As for the "Sheath" ballad being older, I based that assumption simply on the numbering, which I had understood, from a comment by two Robin Hood scholars, reflected Child's attempt to put all the ballads into chronological order. ie. :

"This ballad is not recorded until the Percy folio, a badly damaged copy, in the mid-seventeenth century; the first full text is from the late eighteenth-century garland The English Archer of 1786, though, as Child notes, it itself "is in the fine old strain" (III, 103). Child prints the ballad early in his collection, as no. 120. This early placement can be justified: the author of the Gest knew the tradition of Robin's death. It is presumably one of the "tragedies" which Bower mentions in the 1440s; Grafton in 1569 refers in some detail to the story, and the Sloane Life concludes with it." (Knight and Ohlgren, 1997; http://www.lib.rochester.edu/camelot/teams/dearhint.htm)

I thus assumed that Child's numbering system represented a rough chronology.

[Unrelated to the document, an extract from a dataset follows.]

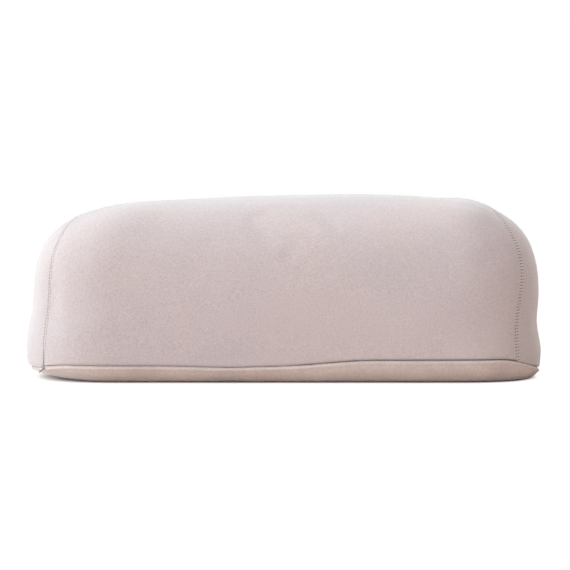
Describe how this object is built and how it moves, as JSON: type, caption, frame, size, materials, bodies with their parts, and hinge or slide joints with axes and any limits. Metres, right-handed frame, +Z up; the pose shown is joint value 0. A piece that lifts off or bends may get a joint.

Certainly the last arrow motif is not original to the tale of Robin's death, occuring in neither the Percy folio (Child's A version) or the Gest (Child 117). The motif must therefore have come from a source extraneous to the RH tradition, and the similarity between Robin's burial instructions and those of the sister in "Sheath" are striking, as is the apparently irrelevant reference to "broom" (which occurs in no other Robin Hood ballad as far as I am aware). There's nothing to say, however, that those elements didn't find their way into both ballads (#16 & #120) from a third, unknown source.